Hundreds of holidaymakers have been queuing at passport offices across the UK to ensure they have their passports ready for their summer breaks.

Extra staff


The BBC's Laura Trevelyan: "The Conservatives have seized on a populist issue"
The home secretary told MPs that 100 staff would be taken on in addition to the 300 already being recruited to deal with the backlog.

Some passports are being extended for two years instead of being renewed and the government is funding a £500,000 advertising campaign to inform people how to obtain their passports.

The government has given an undertaking that the crisis will be resolved and on Tuesday night junior Home Office Minister Mike O'Brien staked his and Mr Straw's jobs on sorting out the chaos.

Speaking to Channel 4 News, he said that "all of our jobs are on the line" including his own, the home secretary's and "every member of this government".


[ image: Ann Widdecombe: Why hasn't Labour acted?]
Ann Widdecombe: Why hasn't Labour acted?
In the Commons, Mr Straw said he believed the pre-holiday season peak in applications had now passed and there should be a "sharp" fall in applications "at some stage next month".
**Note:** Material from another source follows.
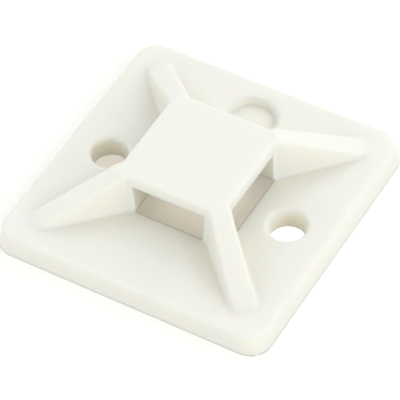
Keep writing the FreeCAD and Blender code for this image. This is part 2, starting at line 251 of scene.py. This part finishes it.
folded = add_node(nylon_tree, "ShaderNodeVectorMath", {"operation": "ABSOLUTE"}, {0: place})
from_rib_end = add_node(nylon_tree, "ShaderNodeVectorMath", {"operation": "DISTANCE"},
                        {0: folded.outputs[0], 1: RIB_END})
from_dish = add_node(nylon_tree, "ShaderNodeVectorMath", {"operation": "DISTANCE"},
                     {0: place, 1: DISH_MIDDLE})
radii = []
for away, core, reach, largest in (
        (from_rib_end, RIB_END_CORE, RIB_END_REACH, RIB_END_RADIUS),
        (from_dish, DISH_CORE, DISH_REACH, DISH_RADIUS)):
    radius = add_node(nylon_tree, "ShaderNodeMapRange", {"interpolation_type": "SMOOTHSTEP"},
                      Value=away.outputs["Value"], From_Min=core, From_Max=reach,
                      To_Min=largest, To_Max=SOFT_RADIUS)
    radii.append(radius.outputs["Result"])
wider = add_node(nylon_tree, "ShaderNodeMath", {"operation": "MAXIMUM"},
                 {0: radii[0], 1: radii[1]})
softened = add_node(nylon_tree, "ShaderNodeBevel", {"samples": EDGE_SAMPLES},
                    Radius=wider.outputs[0])
print("edge radius, mm:", SOFT_RADIUS / MM, "to", RIB_END_RADIUS / MM)

# %% [markdown]
# Painted shade beside the ribs
#
# Beside each rib, over about 3 mm, the plate in the photograph is darker and
# warmer than its shade alone makes it. That extra shade is painted into the
# nylon's colour. The painted shade could be drawn on by hand. An Ambient
# Occlusion node finds the place by itself: it measures how closed in each spot
# is, and a darker, warmer nylon is mixed in by that much, as painted shade.
# Only faces that look up take it, and the dish keeps its plain colour.

# %% Nylon: painted shade beside the ribs
# Painted shade: a darker, warmer nylon, mixed in where the plate is closed in beside the ribs.
PAINTED_SHADE_NYLON = linear("#E0D6C0")
SHADE_REACH = 3 * MM
SHADE_SAMPLES = 8
STEEP_Z, LEVEL_Z = 0.7, 0.9

openness = add_node(nylon_tree, "ShaderNodeAmbientOcclusion",
                    {"samples": SHADE_SAMPLES, "only_local": True}, Distance=SHADE_REACH)
closed_in = add_node(nylon_tree, "ShaderNodeMath", {"operation": "SUBTRACT"},
                     {0: 1.0, 1: openness.outputs["AO"]})
off_dish = add_node(nylon_tree, "ShaderNodeMath", {"operation": "GREATER_THAN"},
                    {0: from_dish.outputs["Value"], 1: DISH_CORE})
beside = add_node(nylon_tree, "ShaderNodeMath", {"operation": "MULTIPLY"},
                  {0: closed_in.outputs[0], 1: off_dish.outputs[0]})
facing = add_node(nylon_tree, "ShaderNodeNewGeometry")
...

He told MPs: "The agency will then deal with the arrears quickly.

"They tell me, and I expect them to achieve this, that the time for clearing properly completed applications will be down to 10 days by the end of September."

Staff were working weekday evenings and over weekends to speed up postal applications, Mr Straw said during a Tory-led debate on the crisis.

Anxious waiting

Mr Straw apologised for the agency "not providing its customers with the service which they and this House expects".

He told MPs the agency was now clearing almost 150,000 cases per week - 20% up on this time last year.

"In the vast majority of cases, applicants are receiving passports by the stated travel date," he said.

But he admitted that it many cases it had meant anxious waiting and personal visits to caller offices in London, Liverpool, Newport, Belfast and Peterborough.

Mr Straw said: "In 93 cases, the passport has not been delivered on time and those customers have had their plans either seriously disrupted or in some cases cancelled."

'Incompetence'


Ann Widdicombe: "It's total confusion"
Opening the debate, shadow home secretary Ann Widdecombe blamed government "incompetence" for the problems and urged Mr Straw to "get a grip" on his department.

She said: "It isn't just the opposition who deplore the present situation but the hundreds of thousands of Britons who are trying to do nothing more than have their annual holiday."

A Conservative motion attacking the government's handling of the situation was defeated by 351 votes to 186.

The delays have been caused by new computer technology introduced last October at the same time as new rules requiring children and babies to have their own passports.

Delays have seen the average waiting time for passports rise from two weeks to seven, according to unions.

A series of parliamentary answers has revealed that the maximum waiting times for personal callers at the London office had risen from one and three quarter hours two years ago to more than five hours in May this year.

The backlog of applications waiting to be processed has soared from 60,824 in January this year to 565,536 last week.